Darin besteht das Kernproblem von Lesungen und ähnlichen Veranstaltungen, insbesondere bei solchen, die fest verankerte Denkmuster herausfordern und gesellschaftliche Missstände anprangern. In diesem Fall: Die, die es hören sollten und müssten, sind höchstwahrscheinlich nicht da. Ein echter Diskurs kann in einer solchen Blase allerdings nur begrenzt stattfinden. Die eigene Komfortzone hat an diesem Abend wohl niemand richtig verlassen.
Vermutlich ist niemand gänzlich frei von rassistischen Denkmustern. Umso wichtiger ist es, sich selbst kritisch zu hinterfragen. Hasters sieht an dieser Stelle das Grundproblem: „Wir reden falsch über Rassismus!“ Es geht zuallererst darum, den Dialog zu suchen und eingefahrene Muster in Frage zu stellen. Dass dieser Diskurs zwingend harmonisch ablaufen muss, ist für Hasters kein Kriterium. Hauptsache, er wird geführt. Auch von und mit Horst Seehofer.
Fazit: Wer gerade beginnt, sich mit dem Thema Rassismus und verwandten Diskursen auseinander zu setzen, für den ist dieses Buch gemacht. Sagen dir allerdings Begriffe wie Intersektionalität und Cultural Appropriation bereits etwas, dann gehörst du wahrscheinlich nicht zur primären Zielgruppe.
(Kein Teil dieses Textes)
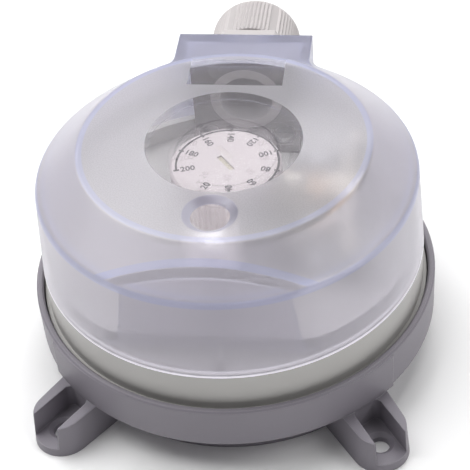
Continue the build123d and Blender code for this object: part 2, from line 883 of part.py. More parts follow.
def flare_section(height):
    """Level section of the rounded root where the neck's side leaves the round wall."""
    radius = wall_radius(height)
    across = neck_half_width + neck_flare
    along = math.sqrt((radius + neck_flare) ** 2 - across ** 2)
    share = radius / (radius + neck_flare)
    on_wall = (across * share, along * share)
    inside = share * (1 - neck_overlap / radius)
    inner_x = neck_half_width - neck_overlap
    outline = [
        Line((neck_half_width, along), (inner_x, along)),
        Line((inner_x, along), (inner_x, along * inside)),
        Line((inner_x, along * inside), (across * inside, along * inside)),
        Line((across * inside, along * inside), on_wall),
        RadiusArc(on_wall, (neck_half_width, along), neck_flare)]
    return Pos(0, 0, height) * make_face(outline)


def neck_flares():
    low = loft([flare_section(ledge_height), flare_section(shoulder_height)], ruled=True)
    high = loft([flare_section(shoulder_height), flare_section(neck_top)], ruled=True)
    flare = low + high
    return flare + mirrored(flare)


def cover_envelope(inset):
    """Outside of the cover without its neck, or the same drawn in evenly by an inset."""
    top_in = inset * math.tan(cone_angle / 2)
    shoulder_down = inset * math.tan((math.pi / 2 - cone_angle) / 2)
    return turned([
        (0, ledge_height - inset), (cover_radius - inset, ledge_height - inset),
        (shoulder_radius - inset, shoulder_height - shoulder_down),
        (top_radius - top_in, top_height - inset), (0, top_height - inset)])


def rounded_cover():
    shell = cover_envelope(0)
    circles = shell.edges().filter_by(GeomType.CIRCLE).sort_by(Axis.Z)
    shell = fillet(circles[-1], top_edge)
    circles = shell.edges().filter_by(GeomType.CIRCLE).sort_by(Axis.Z)
    shoulder = [e for e in circles if abs(e.center().Z - shoulder_height) < shoulder_edge / 2]
    return fillet(shoulder, shoulder_edge)


def neck_block(low, inset):
    """The neck as a box that runs back from the top disc's edge."""
    half = neck_half_width - inset
    return block(-half, half, shoulder_radius / 2, neck_end - inset, low, neck_top - inset)


def make_cover():
    """One clear moulding: round shell, neck, screw well, inner front panel and two windows."""
    shell = rounded_cover()
    neck = neck_block(ledge_height, 0)
    neck = chamfer(neck.edges().group_by(Axis.Z)[-1].sort_by(Axis.Y)[-1], neck_edge)
    shell = shell + neck + neck_flares()
    hollow = cover_envelope(cover_wall)
    tunnel = neck_block(ledge_height - over, neck_wall)
    cover = shell - hollow - tunnel
    panel = block(-cover_radius, cover_radius, -flat_y - panel_thickness - slide_gap, -flat_y - slide_gap,
                  panel_bottom, top_height)
    cover += panel & cover_envelope(cover_wall / 2)
    well = disc(well_radius + well_wall, well_bottom, top_height - cover_wall / 2, 0, well_y)
    cover += well
    cover -= disc(well_radius, well_floor, top_height + over, 0, well_y)
    cover -= disc(cover_screw_radius + slide_gap, 0, top_height, 0, well_y)
    cover -= Pos(0, well_y, top_height - well_sink / 2) * Cone(
        well_radius, well_radius + well_wall, well_sink)
    inside_top = top_height - cover_wall
    cover -= disc(window_radius, inside_top - over, inside_top + window_recess) - disc(
        well_radius + well_wall, 0, top_height, 0, well_y)
    port = Pos(0, (port_front + port_back) / 2) * Rectangle(
        port_half_width * 2, port_back - port_front)
    port = fillet(port.vertices().group_by(Axis.Y)[-1], port_corner)
    cover -= Pos(0, 0, inside_top - over) * extrude(port, amount=1 + window_recess)
    notch = gland_thread + part_gap
    cover -= rod(notch, neck_inner_end - over, neck_end + over, 0, gland_height)
    return cover - block(-notch, notch, neck_inner_end - over, neck_end + over, 0, gland_height)


def make_cover_screw():
    seat = cover_screw_seat
    head = disc(cover_screw_head_radius, seat, seat + cover_screw_head, 0, well_y)
    head = chamfer(head.edges().group_by(Axis.Z)[-1], screw_edge)
    shank = disc(cover_screw_radius, cover_screw_end, seat, 0, well_y)
    slot = block(-cover_screw_head_radius, cover_screw_head_radius, well_y - screw_slot / 2,
                 well_y + screw_slot / 2, seat + cover_screw_head / 2, seat + cover_screw_head + over)
    return head + shank - slot


def make_screw_washer():
    return ring(cover_screw_head_radius, cover_screw_radius, well_floor, cover_screw_seat, 0, well_y)


# Cable gland

def make_gland_holder():
    """Upright block that takes the gland's thread, on a screwed foot."""
    holder = block(-holder_half_width, holder_half_width, holder_front, holder_back,
                   deck_top, holder_top)
    upper = holder.edges().filter_by(Axis.Y).group_by(Axis.Z)[-1]
    holder = fillet(upper, holder_corner)
    holder += block(-holder_half_width, holder_half_width, holder_front - holder_foot_length,
                    holder_front, deck_top, deck_top + holder_foot)
    holder -= rod(gland_thread, holder_front - over, holder_back + over, 0, gland_height)
    for x, y in holder_screw_places():
        holder -= disc(small_screw_radius + slide_gap, 0, deck_top + holder_foot + over, x, y)
    return holder


def make_gland_body():
    """Threaded stem, hexagon and outer barrel with the seal's seat."""
    body = rod(gland_thread, holder_front, hex_start, 0, gland_height)
    outline = RegularPolygon(hex_across / 2, 6, major_radius=False)
    hexagon = Pos(0, hex_start, gland_height) * Rot(-90, 0, 0) * extrude(outline, amount=hex_length)
    body += hexagon
    body += rod(barrel_radius, hex_start, barrel_end, 0, gland_height)
    body -= rod(gland_bore, holder_front - over, barrel_end + over, 0, gland_height)
    seat = barrel_end - seal_length / 2
    return body - rod(seal_radius + cage_wall + slide_gap, seat, barrel_end + over, 0, gland_height)


def seal_start():
    return barrel_end - seal_length / 2 + part_gap


def make_gland_seal():
    start = seal_start()
    return gland_turned([
        (seal_bore, start), (seal_radius, start), (seal_radius, start + seal_straight),
        (seal_radius - seal_taper, start + seal_length), (seal_bore, start + seal_length)])


def make_gland_cage():
    """Ring of clamping fingers round the seal."""
    start = seal_start()
    outer = seal_radius + cage_wall
    end = start + cage_length
    taper = (cage_length - seal_straight) / (seal_length - seal_straight) * seal_taper
    cage = gland_turned([
        (seal_radius, start), (outer, start), (outer, start + cage_straight),
        (outer - seal_taper, end), (seal_radius - taper, end), (seal_radius, start + seal_straight)])
    for step in range(cage_fingers):
        slit = block(-cage_slit / 2, cage_slit / 2, start + cage_slit_start, end + over,
                     seal_bore, cap_radius)
        cage -= Pos(0, 0, gland_height) * Rot(0, 360 * (step + 0.5) / cage_fingers, 0) * slit
    return cage


def cap_outline():
    """Ribbed section of the cap: groups of ribs with plain gaps between them."""
    points = []
    share = 360 / cap_rib_groups
    ribbed = share * (1 - cap_gap_share)
    for group in range(cap_rib_groups):
        start = group * share + (share - ribbed) / 2
        for rib in range(cap_ribs):
            points.append(at_angle(cap_radius - cap_rib_depth, start + ribbed * rib / cap_ribs))
            points.append(at_angle(cap_radius, start + ribbed * (rib + 0.5) / cap_ribs))
        points.append(at_angle(cap_radius - cap_rib_depth, start + ribbed))
    return make_face(Polyline(*points, close=True))


def make_gland_cap():
    """Domed cap nut that squeezes the fingers round the cable."""
    ribbed = Rot(-90, 0, 0) * extrude(cap_outline(), amount=cap_end - cap_start)
    ribbed = Pos(0, cap_start, gland_height) * ribbed
    dome = rod(cap_radius, cap_start, cap_end, 0, gland_height)
    dome = fillet(dome.edges().sort_by(Axis.Y)[-1], cap_dome)
    dome = chamfer(dome.edges().sort_by(Axis.Y)[0], cap_edge)
    inner_end = barrel_end + part_gap
    cone_start = seal_start() + cage_length - cap_cone_start
    finger_room = seal_radius + cage_wall + part_gap
    bore = gland_turned([
        (0, cap_start - over), (barrel_radius + running_gap, cap_start - over),
        (barrel_radius + running_gap, inner_end), (finger_room, inner_end),
        (finger_room, cone_start), (cap_mouth + cap_cone_out, cone_start + cap_cone_length),
        (cap_mouth, cap_end + over), (0, cap_end + over)])
    return (ribbed & dome) - bore


def build_nodes():
    screws = [body_screw(*at_angle(boss_circle, angle)) for angle in body_screw_angles]
    carrier_seat = deck_top + carrier_floor
    holder_seat = deck_top + holder_foot
    return {
        "base": make_base(),
        "body_screws": screws,
        "diaphragm": make_diaphragm(),
        "diaphragm_plate": make_diaphragm_plate(),
        "plunger": make_plunger(),
        "spring_cup": make_spring_cup(),
        "plunger_bush": make_plunger_bush(),
        "body": make_body(),
        "cover_seal": seal_ring(),
        "spring_tower": make_spring_tower(),
        "tower_screws": [small_screw(x, y, tower_seat) for x, y in tower_screw_places()],
        "spring_nut": make_spring_nut(),
        "range_spring": make_range_spring(),
        "spindle": make_spindle(),
        "spindle_clip": make_spindle_clip(),
        "knob": make_knob(),
        "contact_carrier": make_contact_carrier(),
        "carrier_screws": [small_screw(x, y, carrier_seat) for x, y in carrier_screw_places()],
        "lever_pin": make_lever_pin(),
        "contact_lever": make_lever(),
        "lever_contact": make_lever_contact(),
        "lower_terminal": make_lower_terminal(),
        "lower_contact": make_lower_contact(),
        "upper_terminal": make_upper_terminal(),
        "upper_contact": make_upper_contact(),
        "common_terminal": make_common_terminal(),
        "cover": make_cover(),
        "cover_screw": make_cover_screw(),
        "screw_washer": make_screw_washer(),
        "gland_holder": make_gland_holder(),
        "holder_screws": [small_screw(x, y, holder_seat) for x, y in holder_screw_places()],
        "gland_body": make_gland_body(),
        "gland_seal": make_gland_seal(),
        "gland_cage": make_gland_cage(),
        "gland_cap": make_gland_cap(),
    }


def solids_of(item):
    if isinstance(item, list):
        return [solid for piece in item for solid in piece.solids()]
    return list(item.solids())


os.makedirs("parts", exist_ok=True)
for node, item in build_nodes().items():
    solids = solids_of(item)
    shape = solids[0] if len(solids) == 1 else Compound(children=solids)
    export_step(shape, f"parts/{node}.step")
    print(f"{node}: {len(solids)} solid, {sum(s.volume for s in solids):.1f} mm3")
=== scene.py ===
import json
import math

import bmesh
import bpy
from mathutils import Matrix, Vector


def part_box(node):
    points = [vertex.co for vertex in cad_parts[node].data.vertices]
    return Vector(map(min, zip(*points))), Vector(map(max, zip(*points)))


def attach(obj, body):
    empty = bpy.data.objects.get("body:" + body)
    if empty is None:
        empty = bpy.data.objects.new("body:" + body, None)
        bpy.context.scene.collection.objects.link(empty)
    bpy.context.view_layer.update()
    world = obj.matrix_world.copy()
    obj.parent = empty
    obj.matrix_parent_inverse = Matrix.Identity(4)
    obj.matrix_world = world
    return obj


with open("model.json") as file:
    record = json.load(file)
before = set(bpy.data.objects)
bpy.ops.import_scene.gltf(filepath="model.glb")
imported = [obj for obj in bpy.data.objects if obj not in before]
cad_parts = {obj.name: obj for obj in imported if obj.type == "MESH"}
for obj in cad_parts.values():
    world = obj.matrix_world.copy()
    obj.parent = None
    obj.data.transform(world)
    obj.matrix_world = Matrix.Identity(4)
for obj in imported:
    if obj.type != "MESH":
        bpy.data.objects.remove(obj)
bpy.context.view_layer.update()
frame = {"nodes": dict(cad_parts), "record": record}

mm = 0.001
nodes = frame["nodes"]
print("frame loaded:", len(nodes), "pieces")


# Node trees

def addNode(tree, kind, **settings):
    node = tree.nodes.new(kind)
    for name, value in settings.items():
        setattr(node, name, value)
    return node


def feed(tree, node, socket, value):
    # a value is either a socket to link or a number or colour to set
    if isinstance(value, bpy.types.NodeSocket):
        tree.links.new(value, node.inputs[socket])
    else:
        node.inputs[socket].default_value = value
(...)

Aber auch wenn du dich bereits mit dem Diskurs beschäftigst: Alice Hasters’ Buch nimmt sich der Thematik nicht aus einer übermäßig verkopften Richtung an, sondern stellt mit anschaulichen Schilderungen dessen erschreckende Alltäglichkeit in der Mitte unserer angeblich aufgeklärten Gesellschaft dar.